◆ **TASK**
Read the data and repeat it in full, exactly.

◆ **RAW DATA**
═══

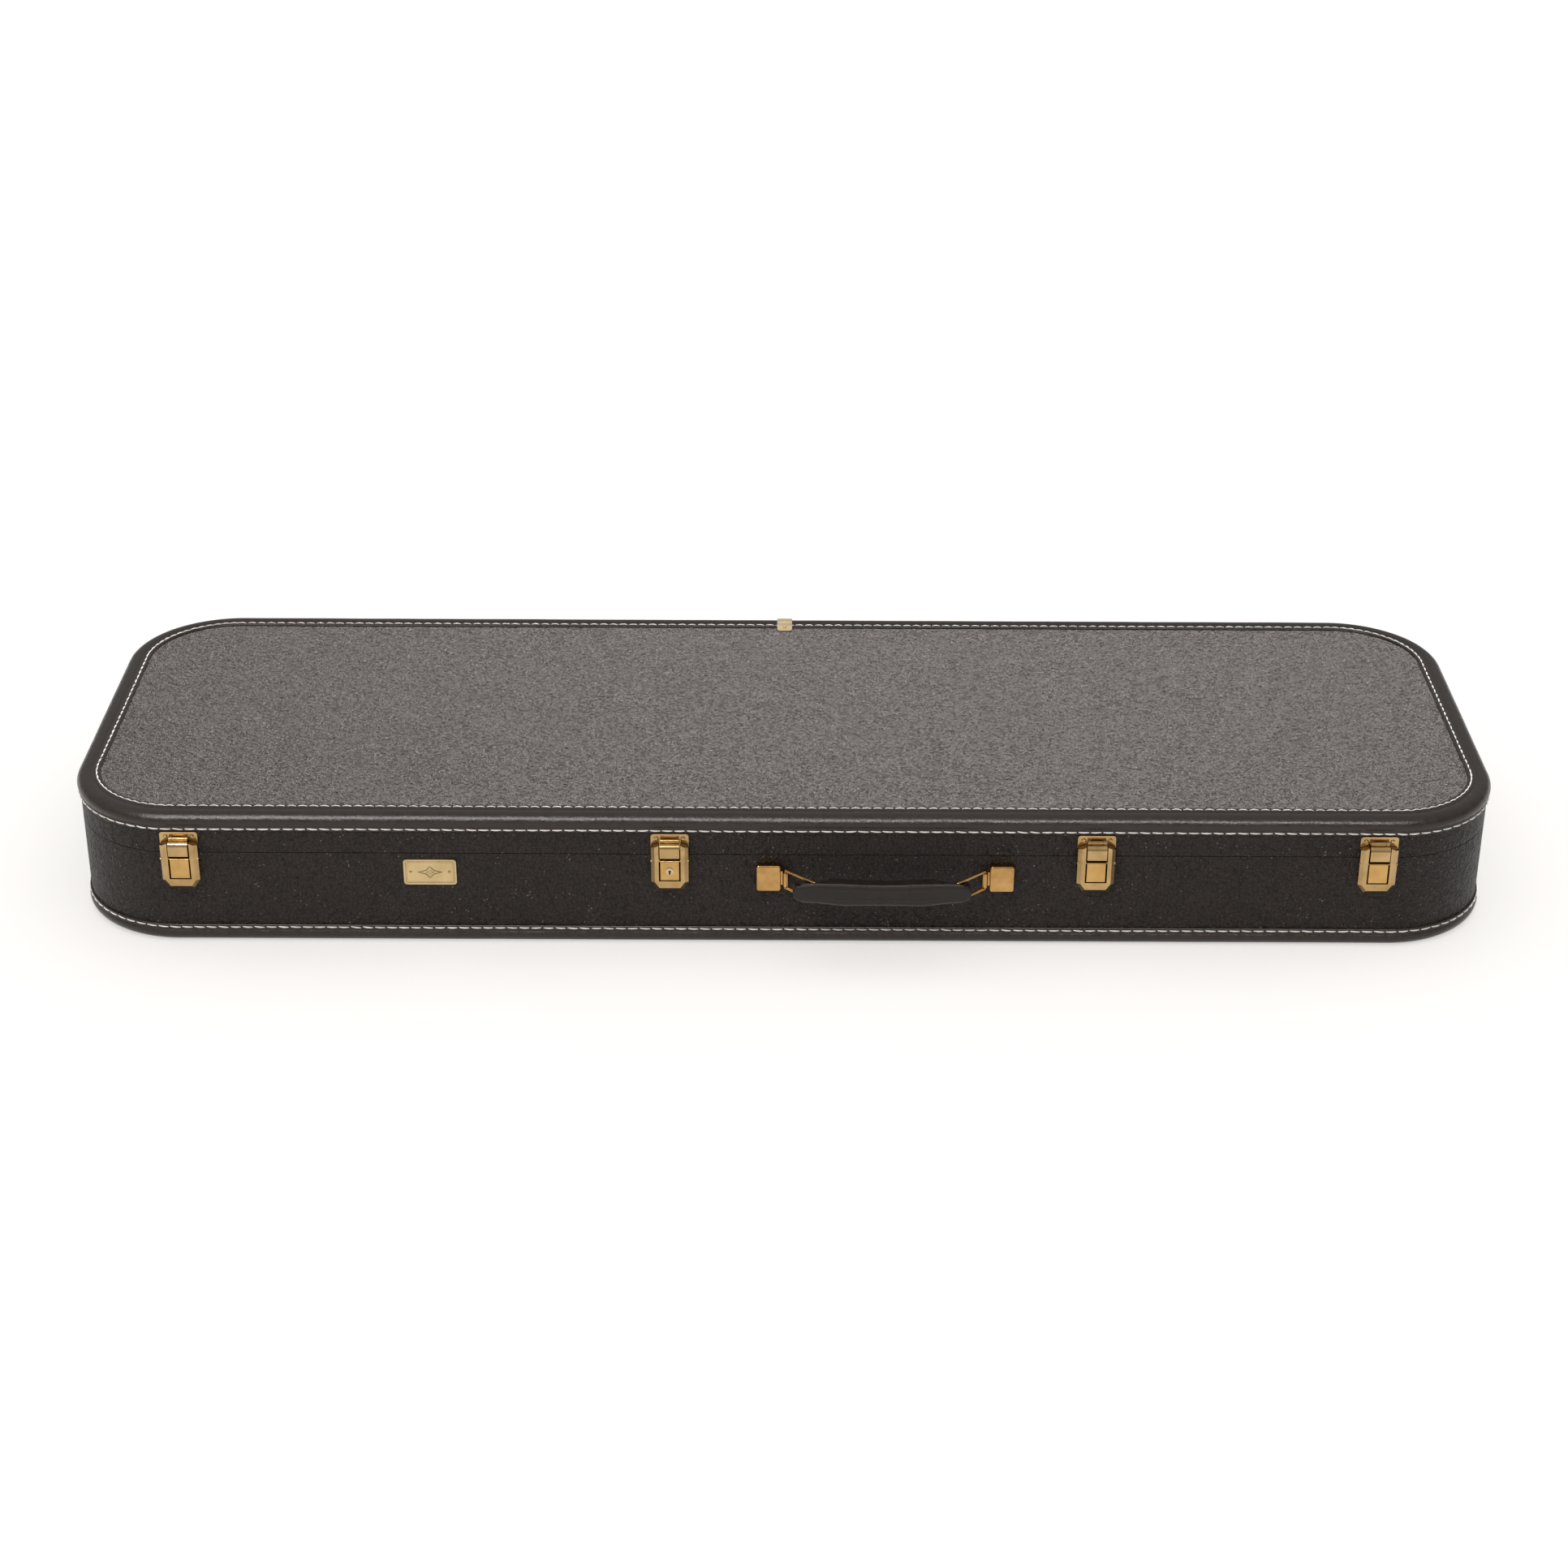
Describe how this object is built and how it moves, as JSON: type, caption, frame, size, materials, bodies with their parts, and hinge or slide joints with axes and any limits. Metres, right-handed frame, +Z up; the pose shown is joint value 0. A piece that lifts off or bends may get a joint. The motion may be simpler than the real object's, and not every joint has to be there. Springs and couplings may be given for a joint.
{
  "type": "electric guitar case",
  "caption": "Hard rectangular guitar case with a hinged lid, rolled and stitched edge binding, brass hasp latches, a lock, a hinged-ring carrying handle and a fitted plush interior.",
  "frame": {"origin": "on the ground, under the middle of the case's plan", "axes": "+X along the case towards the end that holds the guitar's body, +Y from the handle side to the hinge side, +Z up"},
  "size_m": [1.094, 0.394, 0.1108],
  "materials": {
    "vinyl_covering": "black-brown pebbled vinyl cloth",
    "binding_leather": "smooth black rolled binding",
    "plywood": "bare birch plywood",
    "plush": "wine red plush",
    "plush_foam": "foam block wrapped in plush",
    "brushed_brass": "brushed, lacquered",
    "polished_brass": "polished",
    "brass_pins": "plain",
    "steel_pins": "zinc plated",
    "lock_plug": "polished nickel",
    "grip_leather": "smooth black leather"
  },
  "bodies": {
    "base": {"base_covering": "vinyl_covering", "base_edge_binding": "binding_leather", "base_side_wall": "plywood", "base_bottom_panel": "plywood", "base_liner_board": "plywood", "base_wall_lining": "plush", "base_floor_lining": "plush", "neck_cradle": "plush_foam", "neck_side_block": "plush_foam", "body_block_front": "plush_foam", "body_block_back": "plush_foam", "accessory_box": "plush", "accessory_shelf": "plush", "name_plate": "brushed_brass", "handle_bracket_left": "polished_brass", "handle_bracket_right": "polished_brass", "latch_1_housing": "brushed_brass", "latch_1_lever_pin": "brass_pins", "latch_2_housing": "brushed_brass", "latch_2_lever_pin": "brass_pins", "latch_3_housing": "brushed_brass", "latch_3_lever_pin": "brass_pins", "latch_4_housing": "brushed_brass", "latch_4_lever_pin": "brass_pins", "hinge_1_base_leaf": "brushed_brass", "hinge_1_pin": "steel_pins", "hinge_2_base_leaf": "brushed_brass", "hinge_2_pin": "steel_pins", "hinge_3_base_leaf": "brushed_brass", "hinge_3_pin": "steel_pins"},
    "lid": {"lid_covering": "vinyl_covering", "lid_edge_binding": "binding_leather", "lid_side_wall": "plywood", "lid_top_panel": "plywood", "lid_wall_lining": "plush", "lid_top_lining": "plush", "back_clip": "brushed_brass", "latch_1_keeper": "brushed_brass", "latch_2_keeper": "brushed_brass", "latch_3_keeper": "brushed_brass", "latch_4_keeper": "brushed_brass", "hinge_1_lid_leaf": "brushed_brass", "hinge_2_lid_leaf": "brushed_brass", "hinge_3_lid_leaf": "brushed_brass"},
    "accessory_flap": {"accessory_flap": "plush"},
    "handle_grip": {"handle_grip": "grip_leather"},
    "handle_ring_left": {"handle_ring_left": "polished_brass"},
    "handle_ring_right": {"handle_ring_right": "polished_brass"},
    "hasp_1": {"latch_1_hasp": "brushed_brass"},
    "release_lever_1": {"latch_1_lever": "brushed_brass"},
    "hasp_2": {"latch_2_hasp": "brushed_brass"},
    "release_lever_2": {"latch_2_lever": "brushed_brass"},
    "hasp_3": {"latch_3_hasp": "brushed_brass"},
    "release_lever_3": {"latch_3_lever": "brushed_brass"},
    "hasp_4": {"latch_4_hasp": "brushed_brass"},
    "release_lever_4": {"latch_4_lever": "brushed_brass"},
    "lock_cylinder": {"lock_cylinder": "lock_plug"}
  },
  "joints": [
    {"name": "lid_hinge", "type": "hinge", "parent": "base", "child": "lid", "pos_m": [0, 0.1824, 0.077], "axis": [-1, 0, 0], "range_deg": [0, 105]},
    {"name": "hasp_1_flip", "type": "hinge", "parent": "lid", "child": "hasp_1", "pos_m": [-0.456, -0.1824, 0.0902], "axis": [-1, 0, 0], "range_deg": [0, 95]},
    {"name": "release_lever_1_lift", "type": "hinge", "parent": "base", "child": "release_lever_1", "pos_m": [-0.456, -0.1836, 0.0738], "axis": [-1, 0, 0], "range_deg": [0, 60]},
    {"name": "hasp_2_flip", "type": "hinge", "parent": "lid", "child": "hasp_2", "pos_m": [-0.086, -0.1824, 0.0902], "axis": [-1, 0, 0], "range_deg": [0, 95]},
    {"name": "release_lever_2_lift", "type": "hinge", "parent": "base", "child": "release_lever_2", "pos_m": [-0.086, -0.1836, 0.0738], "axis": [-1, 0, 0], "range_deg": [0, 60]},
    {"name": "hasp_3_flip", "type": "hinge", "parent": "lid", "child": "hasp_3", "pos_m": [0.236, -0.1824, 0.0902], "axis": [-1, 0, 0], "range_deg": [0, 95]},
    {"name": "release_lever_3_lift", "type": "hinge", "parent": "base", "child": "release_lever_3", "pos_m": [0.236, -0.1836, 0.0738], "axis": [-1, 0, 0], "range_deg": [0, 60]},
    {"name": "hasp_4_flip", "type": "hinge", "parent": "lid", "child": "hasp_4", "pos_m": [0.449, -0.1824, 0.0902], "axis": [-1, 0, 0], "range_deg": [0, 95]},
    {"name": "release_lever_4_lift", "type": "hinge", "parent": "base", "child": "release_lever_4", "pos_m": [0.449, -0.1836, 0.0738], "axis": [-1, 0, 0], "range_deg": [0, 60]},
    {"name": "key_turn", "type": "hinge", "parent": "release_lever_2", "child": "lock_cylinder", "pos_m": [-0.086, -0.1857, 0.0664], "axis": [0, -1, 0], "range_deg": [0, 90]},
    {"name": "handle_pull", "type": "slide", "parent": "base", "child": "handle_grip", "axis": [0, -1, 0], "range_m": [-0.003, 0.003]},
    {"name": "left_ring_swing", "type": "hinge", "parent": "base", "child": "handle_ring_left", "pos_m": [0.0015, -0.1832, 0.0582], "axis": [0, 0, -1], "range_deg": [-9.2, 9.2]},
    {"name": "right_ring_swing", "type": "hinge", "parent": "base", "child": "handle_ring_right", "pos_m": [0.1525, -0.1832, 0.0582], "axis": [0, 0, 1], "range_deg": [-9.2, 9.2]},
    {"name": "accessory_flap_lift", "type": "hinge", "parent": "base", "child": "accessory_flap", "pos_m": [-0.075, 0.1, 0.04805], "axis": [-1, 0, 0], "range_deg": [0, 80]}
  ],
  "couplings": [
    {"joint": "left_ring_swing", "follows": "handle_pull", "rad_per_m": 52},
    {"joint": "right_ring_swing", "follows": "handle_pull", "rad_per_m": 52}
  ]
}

═══

◆ **RESPONSE TO THIS EXERCISE**
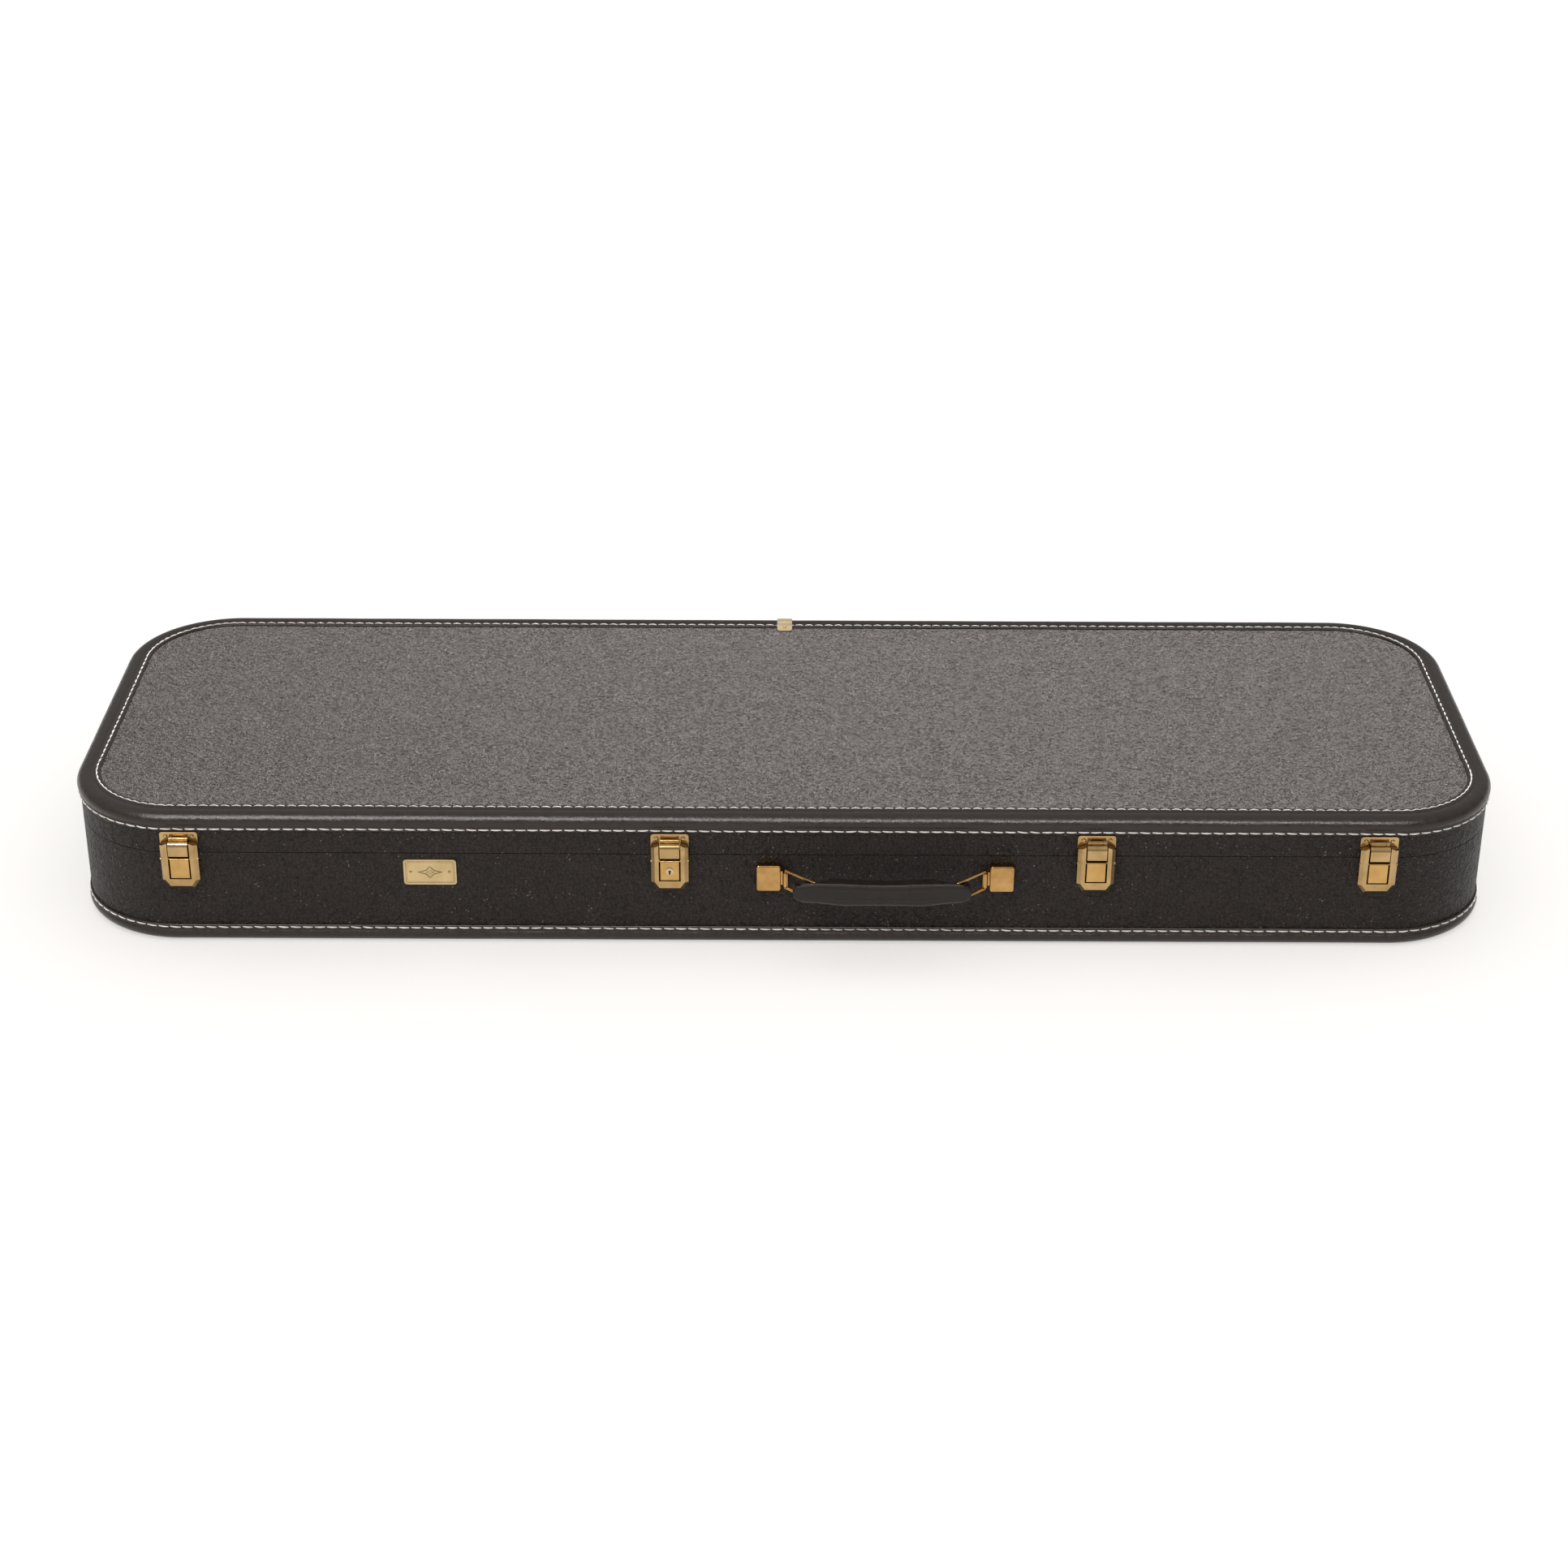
Describe how this object is built and how it moves, as JSON: type, caption, frame, size, materials, bodies with their parts, and hinge or slide joints with axes and any limits. Metres, right-handed frame, +Z up; the pose shown is joint value 0. A piece that lifts off or bends may get a joint. The motion may be simpler than the real object's, and not every joint has to be there. Springs and couplings may be given for a joint.
{
  "type": "electric guitar case",
  "caption": "Hard rectangular guitar case with a hinged lid, rolled and stitched edge binding, brass hasp latches, a lock, a hinged-ring carrying handle and a fitted plush interior.",
  "frame": {"origin": "on the ground, under the middle of the case's plan", "axes": "+X along the case towards the end that holds the guitar's body, +Y from the handle side to the hinge side, +Z up"},
  "size_m": [1.094, 0.394, 0.1108],
  "materials": {
    "vinyl_covering": "black-brown pebbled vinyl cloth",
    "binding_leather": "smooth black rolled binding",
    "plywood": "bare birch plywood",
    "plush": "wine red plush",
    "plush_foam": "foam block wrapped in plush",
    "brushed_brass": "brushed, lacquered",
    "polished_brass": "polished",
    "brass_pins": "plain",
    "steel_pins": "zinc plated",
    "lock_plug": "polished nickel",
    "grip_leather": "smooth black leather"
  },
  "bodies": {
    "base": {"base_covering": "vinyl_covering", "base_edge_binding": "binding_leather", "base_side_wall": "plywood", "base_bottom_panel": "plywood", "base_liner_board": "plywood", "base_wall_lining": "plush", "base_floor_lining": "plush", "neck_cradle": "plush_foam", "neck_side_block": "plush_foam", "body_block_front": "plush_foam", "body_block_back": "plush_foam", "accessory_box": "plush", "accessory_shelf": "plush", "name_plate": "brushed_brass", "handle_bracket_left": "polished_brass", "handle_bracket_right": "polished_brass", "latch_1_housing": "brushed_brass", "latch_1_lever_pin": "brass_pins", "latch_2_housing": "brushed_brass", "latch_2_lever_pin": "brass_pins", "latch_3_housing": "brushed_brass", "latch_3_lever_pin": "brass_pins", "latch_4_housing": "brushed_brass", "latch_4_lever_pin": "brass_pins", "hinge_1_base_leaf": "brushed_brass", "hinge_1_pin": "steel_pins", "hinge_2_base_leaf": "brushed_brass", "hinge_2_pin": "steel_pins", "hinge_3_base_leaf": "brushed_brass", "hinge_3_pin": "steel_pins"},
    "lid": {"lid_covering": "vinyl_covering", "lid_edge_binding": "binding_leather", "lid_side_wall": "plywood", "lid_top_panel": "plywood", "lid_wall_lining": "plush", "lid_top_lining": "plush", "back_clip": "brushed_brass", "latch_1_keeper": "brushed_brass", "latch_2_keeper": "brushed_brass", "latch_3_keeper": "brushed_brass", "latch_4_keeper": "brushed_brass", "hinge_1_lid_leaf": "brushed_brass", "hinge_2_lid_leaf": "brushed_brass", "hinge_3_lid_leaf": "brushed_brass"},
    "accessory_flap": {"accessory_flap": "plush"},
    "handle_grip": {"handle_grip": "grip_leather"},
    "handle_ring_left": {"handle_ring_left": "polished_brass"},
    "handle_ring_right": {"handle_ring_right": "polished_brass"},
    "hasp_1": {"latch_1_hasp": "brushed_brass"},
    "release_lever_1": {"latch_1_lever": "brushed_brass"},
    "hasp_2": {"latch_2_hasp": "brushed_brass"},
    "release_lever_2": {"latch_2_lever": "brushed_brass"},
    "hasp_3": {"latch_3_hasp": "brushed_brass"},
    "release_lever_3": {"latch_3_lever": "brushed_brass"},
    "hasp_4": {"latch_4_hasp": "brushed_brass"},
    "release_lever_4": {"latch_4_lever": "brushed_brass"},
    "lock_cylinder": {"lock_cylinder": "lock_plug"}
  },
  "joints": [
    {"name": "lid_hinge", "type": "hinge", "parent": "base", "child": "lid", "pos_m": [0, 0.1824, 0.077], "axis": [-1, 0, 0], "range_deg": [0, 105]},
    {"name": "hasp_1_flip", "type": "hinge", "parent": "lid", "child": "hasp_1", "pos_m": [-0.456, -0.1824, 0.0902], "axis": [-1, 0, 0], "range_deg": [0, 95]},
    {"name": "release_lever_1_lift", "type": "hinge", "parent": "base", "child": "release_lever_1", "pos_m": [-0.456, -0.1836, 0.0738], "axis": [-1, 0, 0], "range_deg": [0, 60]},
    {"name": "hasp_2_flip", "type": "hinge", "parent": "lid", "child": "hasp_2", "pos_m": [-0.086, -0.1824, 0.0902], "axis": [-1, 0, 0], "range_deg": [0, 95]},
    {"name": "release_lever_2_lift", "type": "hinge", "parent": "base", "child": "release_lever_2", "pos_m": [-0.086, -0.1836, 0.0738], "axis": [-1, 0, 0], "range_deg": [0, 60]},
    {"name": "hasp_3_flip", "type": "hinge", "parent": "lid", "child": "hasp_3", "pos_m": [0.236, -0.1824, 0.0902], "axis": [-1, 0, 0], "range_deg": [0, 95]},
    {"name": "release_lever_3_lift", "type": "hinge", "parent": "base", "child": "release_lever_3", "pos_m": [0.236, -0.1836, 0.0738], "axis": [-1, 0, 0], "range_deg": [0, 60]},
    {"name": "hasp_4_flip", "type": "hinge", "parent": "lid", "child": "hasp_4", "pos_m": [0.449, -0.1824, 0.0902], "axis": [-1, 0, 0], "range_deg": [0, 95]},
    {"name": "release_lever_4_lift", "type": "hinge", "parent": "base", "child": "release_lever_4", "pos_m": [0.449, -0.1836, 0.0738], "axis": [-1, 0, 0], "range_deg": [0, 60]},
    {"name": "key_turn", "type": "hinge", "parent": "release_lever_2", "child": "lock_cylinder", "pos_m": [-0.086, -0.1857, 0.0664], "axis": [0, -1, 0], "range_deg": [0, 90]},
    {"name": "handle_pull", "type": "slide", "parent": "base", "child": "handle_grip", "axis": [0, -1, 0], "range_m": [-0.003, 0.003]},
    {"name": "left_ring_swing", "type": "hinge", "parent": "base", "child": "handle_ring_left", "pos_m": [0.0015, -0.1832, 0.0582], "axis": [0, 0, -1], "range_deg": [-9.2, 9.2]},
    {"name": "right_ring_swing", "type": "hinge", "parent": "base", "child": "handle_ring_right", "pos_m": [0.1525, -0.1832, 0.0582], "axis": [0, 0, 1], "range_deg": [-9.2, 9.2]},
    {"name": "accessory_flap_lift", "type": "hinge", "parent": "base", "child": "accessory_flap", "pos_m": [-0.075, 0.1, 0.04805], "axis": [-1, 0, 0], "range_deg": [0, 80]}
  ],
  "couplings": [
    {"joint": "left_ring_swing", "follows": "handle_pull", "rad_per_m": 52},
    {"joint": "right_ring_swing", "follows": "handle_pull", "rad_per_m": 52}
  ]
}